→ **STATED GOAL**
Gather all lines in the entries that include the word "Blender".

CAD and scene scripts:
## Start
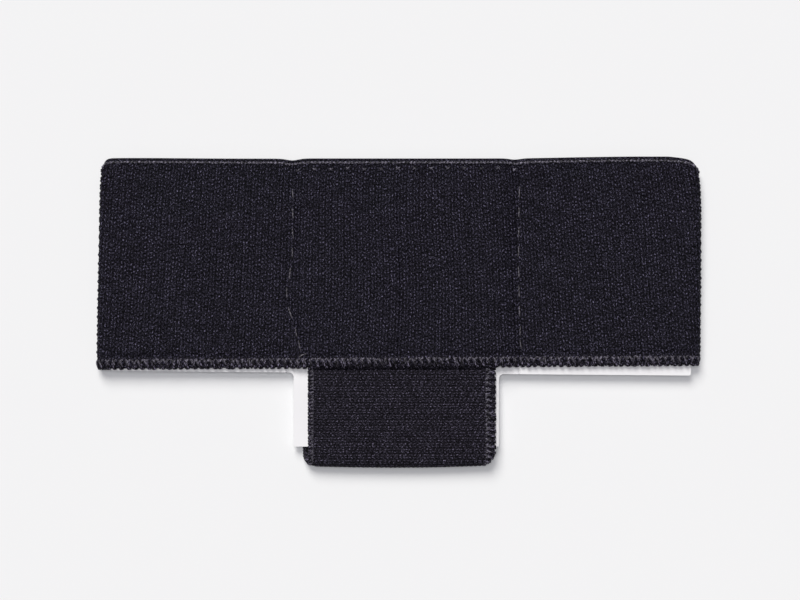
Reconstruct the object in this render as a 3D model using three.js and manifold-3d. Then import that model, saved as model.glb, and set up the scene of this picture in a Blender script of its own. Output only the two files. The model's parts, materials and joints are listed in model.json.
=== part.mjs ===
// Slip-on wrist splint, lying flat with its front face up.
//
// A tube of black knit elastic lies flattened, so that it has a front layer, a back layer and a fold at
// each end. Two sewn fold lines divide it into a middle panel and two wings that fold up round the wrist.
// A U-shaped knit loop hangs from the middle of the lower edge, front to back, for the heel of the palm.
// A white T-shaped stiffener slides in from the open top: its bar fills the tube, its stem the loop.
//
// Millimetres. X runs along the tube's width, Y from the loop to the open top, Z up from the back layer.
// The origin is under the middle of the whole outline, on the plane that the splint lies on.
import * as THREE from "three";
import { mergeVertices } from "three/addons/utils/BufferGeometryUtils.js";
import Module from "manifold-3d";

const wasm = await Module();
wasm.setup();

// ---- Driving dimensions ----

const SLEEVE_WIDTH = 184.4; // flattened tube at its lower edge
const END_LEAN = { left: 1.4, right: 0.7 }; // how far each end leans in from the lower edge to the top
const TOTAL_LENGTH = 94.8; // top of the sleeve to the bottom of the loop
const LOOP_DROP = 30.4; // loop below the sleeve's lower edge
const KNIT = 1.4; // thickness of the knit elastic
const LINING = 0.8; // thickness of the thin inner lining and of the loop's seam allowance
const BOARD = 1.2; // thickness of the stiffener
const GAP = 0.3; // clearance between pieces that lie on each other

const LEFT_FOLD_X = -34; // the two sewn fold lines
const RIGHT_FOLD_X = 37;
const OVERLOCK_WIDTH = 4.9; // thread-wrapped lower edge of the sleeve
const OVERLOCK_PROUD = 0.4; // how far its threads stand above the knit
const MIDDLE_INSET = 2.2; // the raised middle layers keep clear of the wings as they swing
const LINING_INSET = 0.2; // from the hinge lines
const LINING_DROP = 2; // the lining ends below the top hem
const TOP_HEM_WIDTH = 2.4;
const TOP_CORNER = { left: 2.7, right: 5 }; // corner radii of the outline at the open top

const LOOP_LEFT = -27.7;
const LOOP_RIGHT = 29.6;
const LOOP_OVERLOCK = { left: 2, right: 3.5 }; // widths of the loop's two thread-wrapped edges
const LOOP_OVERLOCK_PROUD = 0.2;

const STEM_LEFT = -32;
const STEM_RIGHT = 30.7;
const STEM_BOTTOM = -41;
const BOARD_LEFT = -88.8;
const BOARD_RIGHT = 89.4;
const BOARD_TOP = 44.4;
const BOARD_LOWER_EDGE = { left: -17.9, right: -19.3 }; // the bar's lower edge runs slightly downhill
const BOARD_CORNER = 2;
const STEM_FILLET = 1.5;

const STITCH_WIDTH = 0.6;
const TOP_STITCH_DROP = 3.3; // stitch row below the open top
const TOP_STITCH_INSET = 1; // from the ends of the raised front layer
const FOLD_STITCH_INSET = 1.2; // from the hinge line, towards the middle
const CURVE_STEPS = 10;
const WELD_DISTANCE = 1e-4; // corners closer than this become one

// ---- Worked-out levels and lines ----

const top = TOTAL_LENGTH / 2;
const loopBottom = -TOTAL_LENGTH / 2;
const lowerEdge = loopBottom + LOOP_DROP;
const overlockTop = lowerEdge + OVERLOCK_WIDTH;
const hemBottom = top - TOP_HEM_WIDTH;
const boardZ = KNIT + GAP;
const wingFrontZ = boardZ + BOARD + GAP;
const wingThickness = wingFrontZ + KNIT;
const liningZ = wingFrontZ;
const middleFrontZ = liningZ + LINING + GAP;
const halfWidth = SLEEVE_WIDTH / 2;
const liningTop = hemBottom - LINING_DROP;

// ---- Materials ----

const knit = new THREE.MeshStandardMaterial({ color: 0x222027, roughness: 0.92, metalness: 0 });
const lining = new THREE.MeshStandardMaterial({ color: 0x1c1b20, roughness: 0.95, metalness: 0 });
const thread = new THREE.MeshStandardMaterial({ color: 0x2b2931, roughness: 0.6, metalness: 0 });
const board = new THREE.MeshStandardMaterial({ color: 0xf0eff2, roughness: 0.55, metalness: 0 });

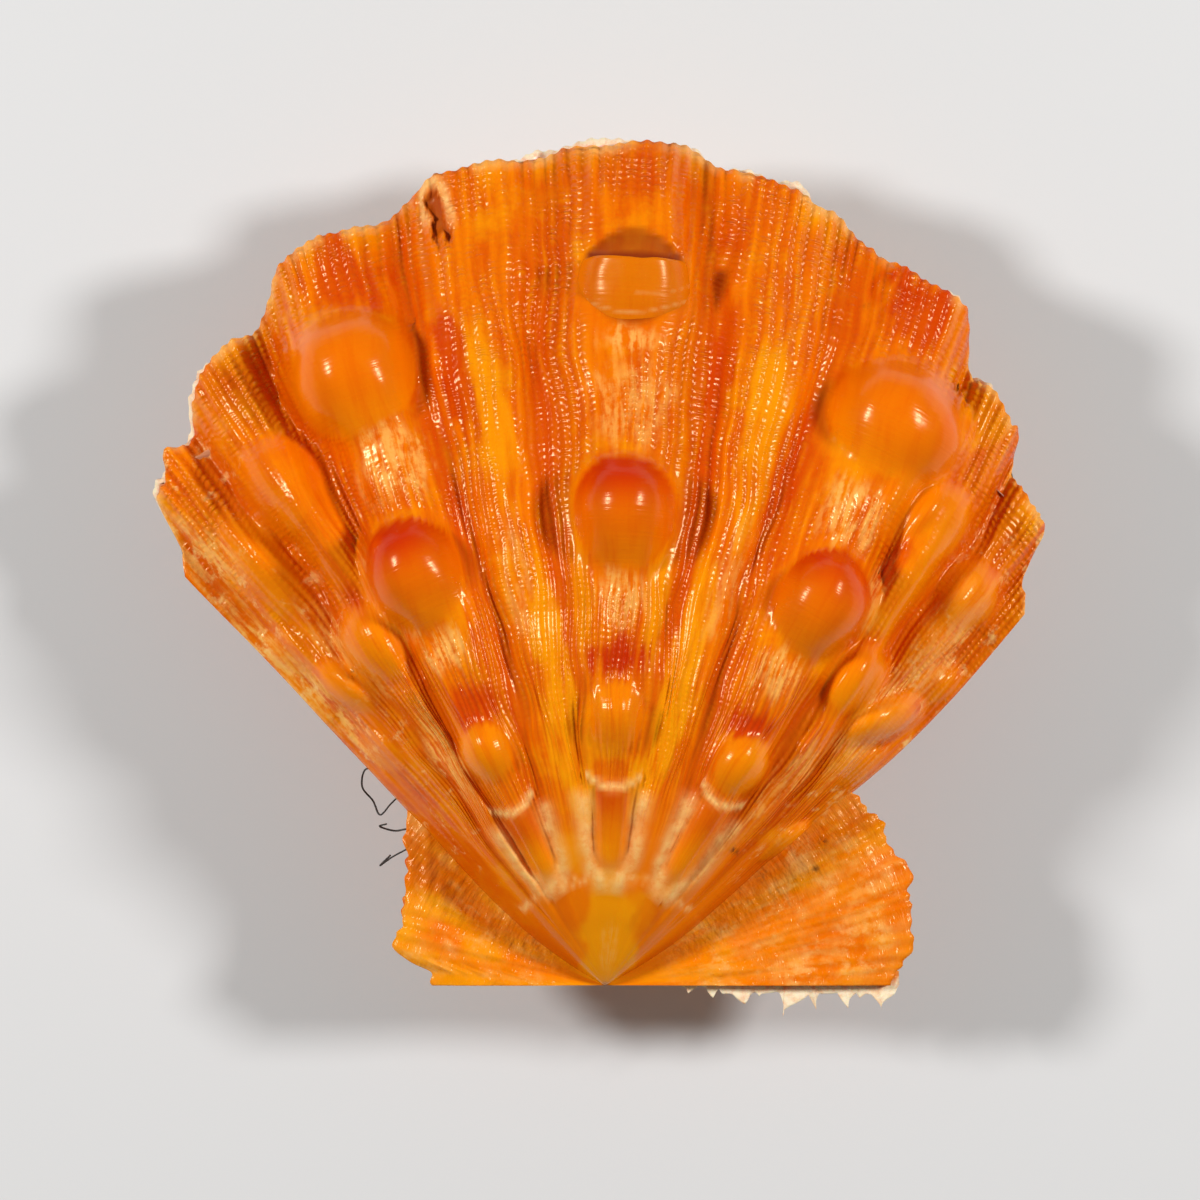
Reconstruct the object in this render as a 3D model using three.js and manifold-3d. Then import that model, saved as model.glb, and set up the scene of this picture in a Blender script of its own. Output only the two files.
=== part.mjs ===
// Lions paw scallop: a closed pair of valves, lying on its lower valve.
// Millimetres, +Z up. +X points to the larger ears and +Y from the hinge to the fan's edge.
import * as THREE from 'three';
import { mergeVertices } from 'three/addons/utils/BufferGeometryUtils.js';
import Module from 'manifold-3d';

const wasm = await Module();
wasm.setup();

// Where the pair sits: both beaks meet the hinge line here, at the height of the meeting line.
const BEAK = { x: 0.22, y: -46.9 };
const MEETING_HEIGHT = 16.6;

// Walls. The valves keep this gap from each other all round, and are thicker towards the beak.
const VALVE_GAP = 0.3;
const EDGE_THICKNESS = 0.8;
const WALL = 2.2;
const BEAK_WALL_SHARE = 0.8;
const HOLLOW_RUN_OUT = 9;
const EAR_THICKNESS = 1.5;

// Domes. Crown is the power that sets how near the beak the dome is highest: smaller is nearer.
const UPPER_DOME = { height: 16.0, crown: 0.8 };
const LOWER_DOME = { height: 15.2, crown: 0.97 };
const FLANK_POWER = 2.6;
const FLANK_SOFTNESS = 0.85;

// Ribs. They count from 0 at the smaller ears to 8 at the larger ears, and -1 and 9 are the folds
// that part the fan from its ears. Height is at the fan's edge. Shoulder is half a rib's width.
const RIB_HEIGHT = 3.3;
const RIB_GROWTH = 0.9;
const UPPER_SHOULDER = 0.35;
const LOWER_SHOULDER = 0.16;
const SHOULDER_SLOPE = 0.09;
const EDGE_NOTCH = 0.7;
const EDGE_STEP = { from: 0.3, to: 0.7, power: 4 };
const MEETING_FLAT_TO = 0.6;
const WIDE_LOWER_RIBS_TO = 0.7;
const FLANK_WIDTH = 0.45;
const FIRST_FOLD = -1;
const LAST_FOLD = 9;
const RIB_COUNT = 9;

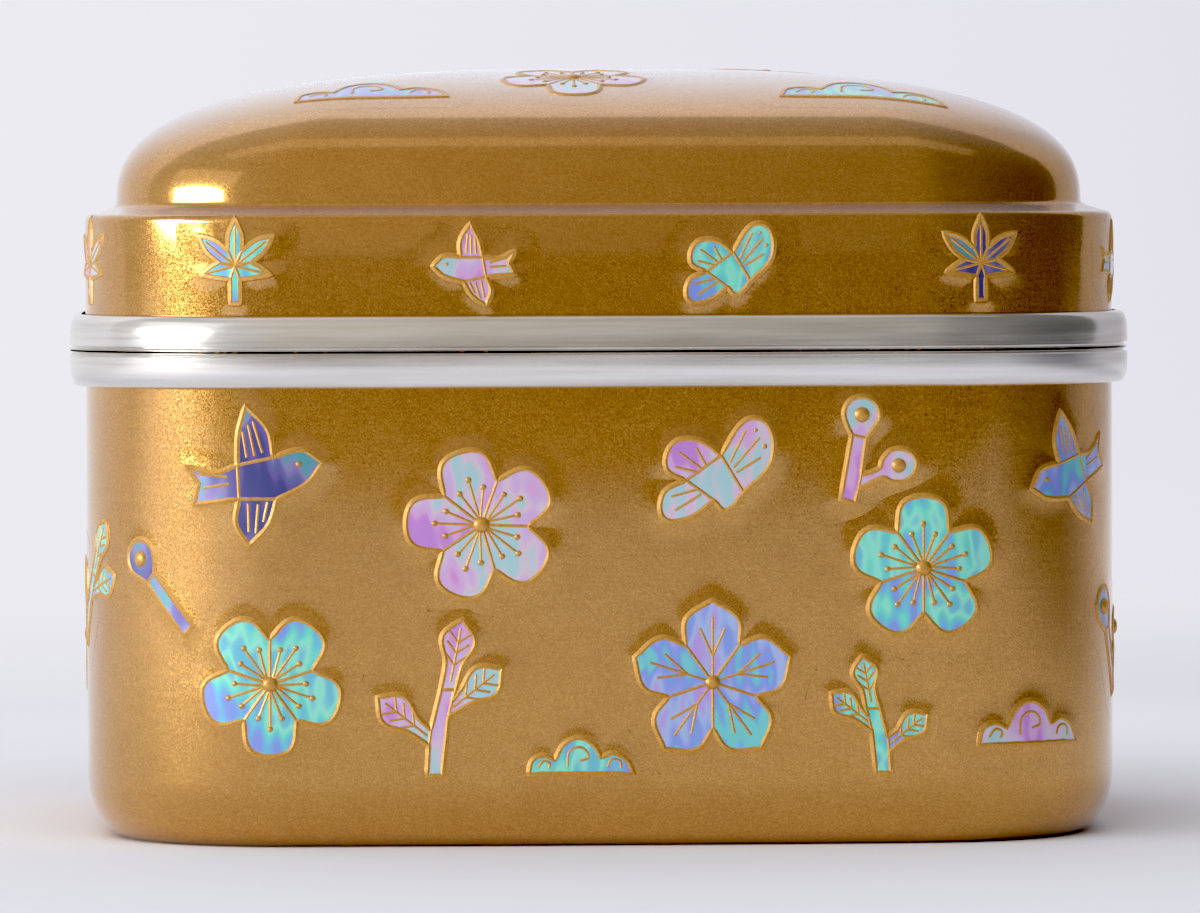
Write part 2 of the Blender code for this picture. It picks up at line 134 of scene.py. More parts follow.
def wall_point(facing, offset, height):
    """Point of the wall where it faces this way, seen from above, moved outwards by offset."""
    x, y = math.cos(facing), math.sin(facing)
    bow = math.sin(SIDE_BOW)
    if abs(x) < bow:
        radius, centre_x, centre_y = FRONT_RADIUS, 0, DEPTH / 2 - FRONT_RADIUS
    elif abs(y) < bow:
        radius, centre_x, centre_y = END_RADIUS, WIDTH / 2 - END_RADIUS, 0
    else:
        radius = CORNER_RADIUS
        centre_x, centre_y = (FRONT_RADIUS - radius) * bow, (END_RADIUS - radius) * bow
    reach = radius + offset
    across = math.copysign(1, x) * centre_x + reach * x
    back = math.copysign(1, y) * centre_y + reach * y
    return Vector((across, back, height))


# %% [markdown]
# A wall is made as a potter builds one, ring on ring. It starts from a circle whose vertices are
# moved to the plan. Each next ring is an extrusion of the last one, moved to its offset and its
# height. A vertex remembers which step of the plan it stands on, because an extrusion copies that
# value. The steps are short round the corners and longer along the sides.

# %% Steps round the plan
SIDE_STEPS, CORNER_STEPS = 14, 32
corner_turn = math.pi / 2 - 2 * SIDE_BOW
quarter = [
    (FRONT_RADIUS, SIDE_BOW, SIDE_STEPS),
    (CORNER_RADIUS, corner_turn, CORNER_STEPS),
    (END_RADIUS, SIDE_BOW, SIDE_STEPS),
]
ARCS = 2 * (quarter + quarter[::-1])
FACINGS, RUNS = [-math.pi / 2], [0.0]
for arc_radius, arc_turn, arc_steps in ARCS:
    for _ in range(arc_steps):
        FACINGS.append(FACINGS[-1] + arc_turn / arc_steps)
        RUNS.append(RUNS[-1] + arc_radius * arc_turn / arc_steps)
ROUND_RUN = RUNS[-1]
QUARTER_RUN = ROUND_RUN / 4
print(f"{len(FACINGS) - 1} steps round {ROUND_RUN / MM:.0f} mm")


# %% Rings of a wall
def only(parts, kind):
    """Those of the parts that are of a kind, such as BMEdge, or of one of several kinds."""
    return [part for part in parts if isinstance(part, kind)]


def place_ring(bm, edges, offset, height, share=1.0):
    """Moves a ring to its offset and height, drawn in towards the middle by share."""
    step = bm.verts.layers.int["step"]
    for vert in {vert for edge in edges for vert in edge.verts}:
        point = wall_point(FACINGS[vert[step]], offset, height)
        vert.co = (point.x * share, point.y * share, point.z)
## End
→ **WORKED SOLUTION**
Reconstruct the object in this render as a 3D model using three.js and manifold-3d. Then import that model, saved as model.glb, and set up the scene of this picture in a Blender script of its own. Output only the two files. The model's parts, materials and joints are listed in model.json.
Reconstruct the object in this render as a 3D model using three.js and manifold-3d. Then import that model, saved as model.glb, and set up the scene of this picture in a Blender script of its own. Output only the two files.
Write part 2 of the Blender code for this picture. It picks up at line 134 of scene.py. More parts follow.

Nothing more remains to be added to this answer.